That the event that inspired this commemoration has been largely forgotten is in a way understandable. Five months later, Lincoln issued his more famous and far-reaching Preliminary Emancipation Proclamation. That document promised freedom to slaves in all rebel territory unless Confederate states returned to the Union. When, to no one's surprise, the states refused, Lincoln issued his final proclamation on New Year's Day 1863, declaring all slaves in rebellious states "then, thenceforward, and forever free." These two landmark orders understandably overshadowed D.C. emancipation in historic importance. By 1865, the newly approved 13th Amendment to the Constitution finished the job by outlawing slavery wherever it still existed.
By any analysis, the April 1862 statute whose sesquicentennial we mark this month was limited and ill-advisedly delayed. It freed Washington's slaves immediately but also compensated their owners in the amount of $300 per person. Lincoln, who would have preferred compensated emancipation to any other approach to ending slavery - he reasoned it was cheaper for the government to buy back slaves than to wage war - also preferred that D.C. emancipation be gradual. He argued that immediate freedom would place sickly and elderly slaves in jeopardy should masters evict them from their homes.
So the future "Great Emancipator" kept the D.C. freedom bill on his desk, unsigned, for two long days - delaying, he confided, until one Kentucky congressman could spirit his own aged servants back to his home state, where slavery remained lawful. This very newspaper reported "turbulence and disorder" throughout Washington, with "slave-hunters chasing up their dark-skinned chattels, to remove them, into Maryland and Virginia" before emancipation could be approved. Yet when Lincoln finally did sign the bill, but asked Congress to consider an addendum to exclude "minors and lunatics" from its requirement that claims be filed within 90 days, The Inquirer praised this further caveat as "manifestly just."

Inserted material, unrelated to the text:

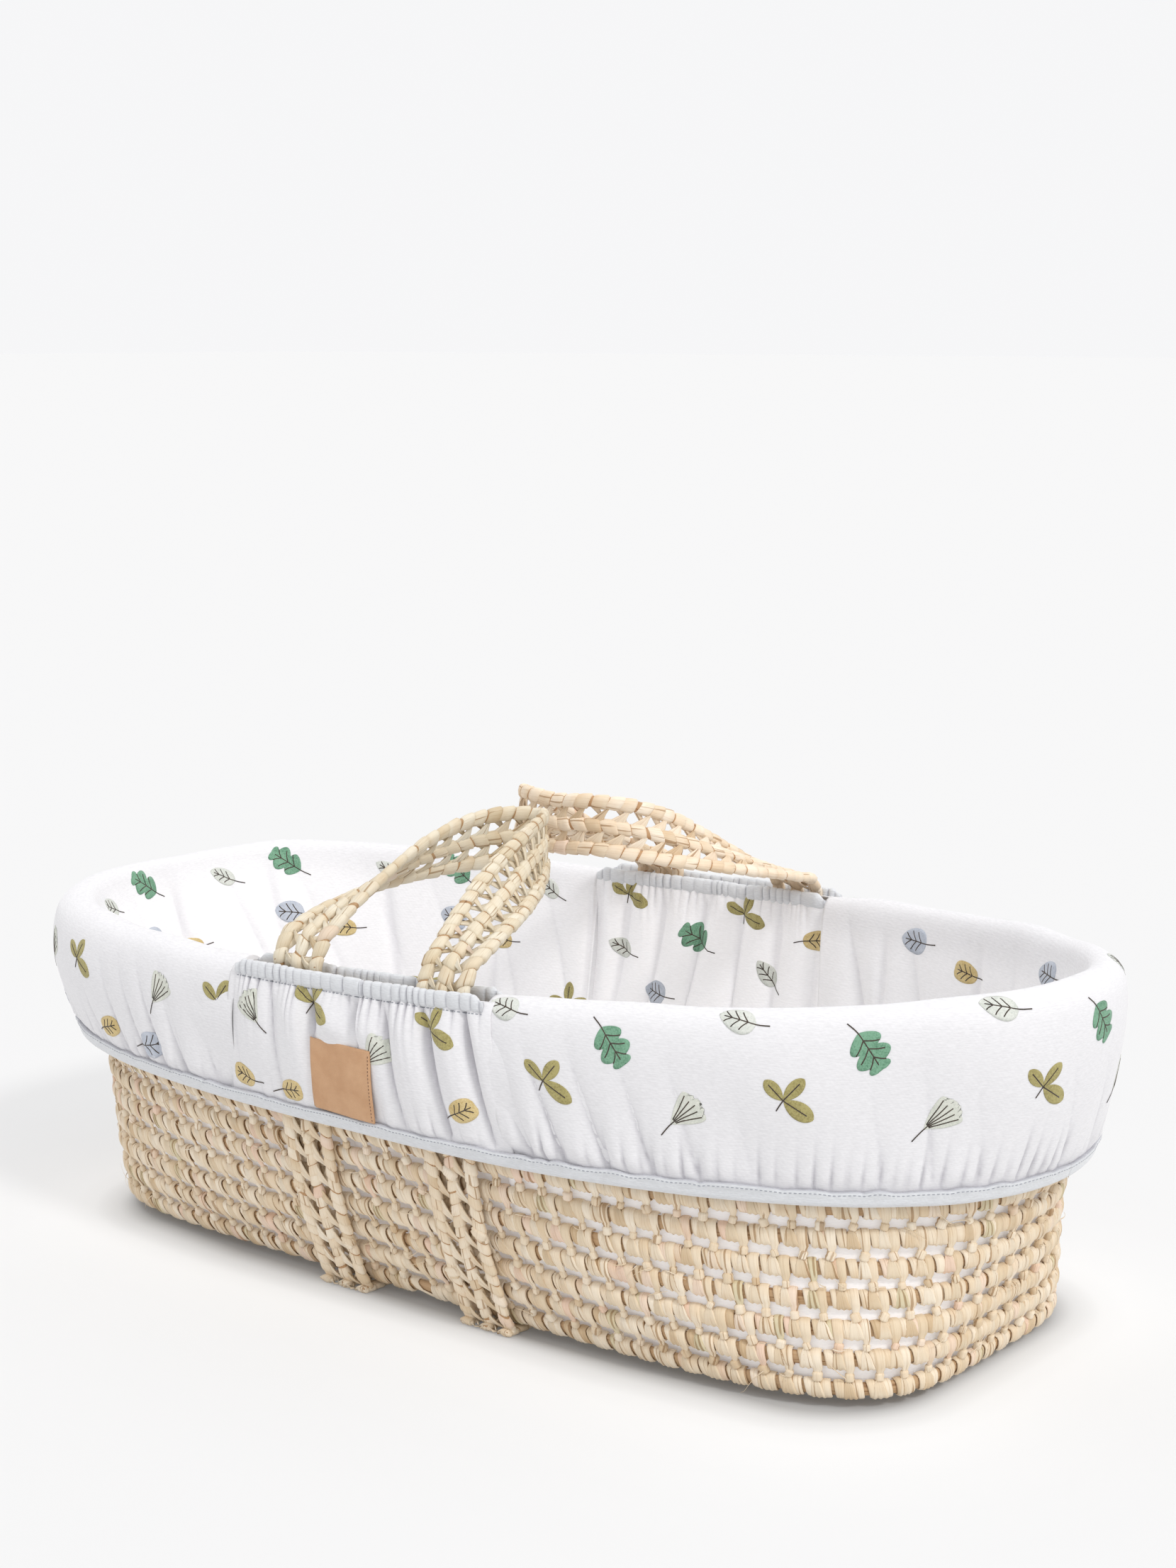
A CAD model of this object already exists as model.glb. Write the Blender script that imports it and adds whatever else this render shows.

For all its faults, delays, and stipulations, however, the D.C. bill earned prompt and almost universal praise. Whatever its proscriptions and morally repugnant (to modern sensibilities) offer of cash rewards for slave-owners - and despite Lincoln's hesitancy in approving it, and unreasonable fears about the imagined consequences of immediate liberty - D.C. emancipation became one of the most lavishly praised acts of his presidency. Lincoln received more unbridled editorial kudos for signing this narrow piece of legislation than he did for the Emancipation itself. The more famous measure provoked some critics to complain of Lincoln's unbridled use of executive power and others to complain it applied only to rebel states, leaving slavery in loyal border states like Kentucky unmolested.
Yet the mere fact that a Congress and a president had worked together to end generations of pro-slavery tradition somewhere resonated with breathtaking power in April 1862. No doubt the excitement owed much to the venue: the national capital. It did not seem to matter that only 3,000 were liberated in Washington while millions remained in chains nationwide. As Frederick Douglass predicted: "Kill slavery at the heart of the nation, and it will certainly die at the extremities â ¦ . This looks small, but it is not so. It is a giant stride toward the grand result."
The "grand result" would take three more years, and cost hundreds of thousands of lives on the battlefield. But that spring day, the tide for freedom turned irrevocably.
So on Monday, April 16, when most Americans use their unexpected tax holiday merely to take one last look at their 1040 forms, it might be appropriate also to remember D.C. Emancipation - the milestone that gets too little credit for redirecting the arc of American history toward freedom.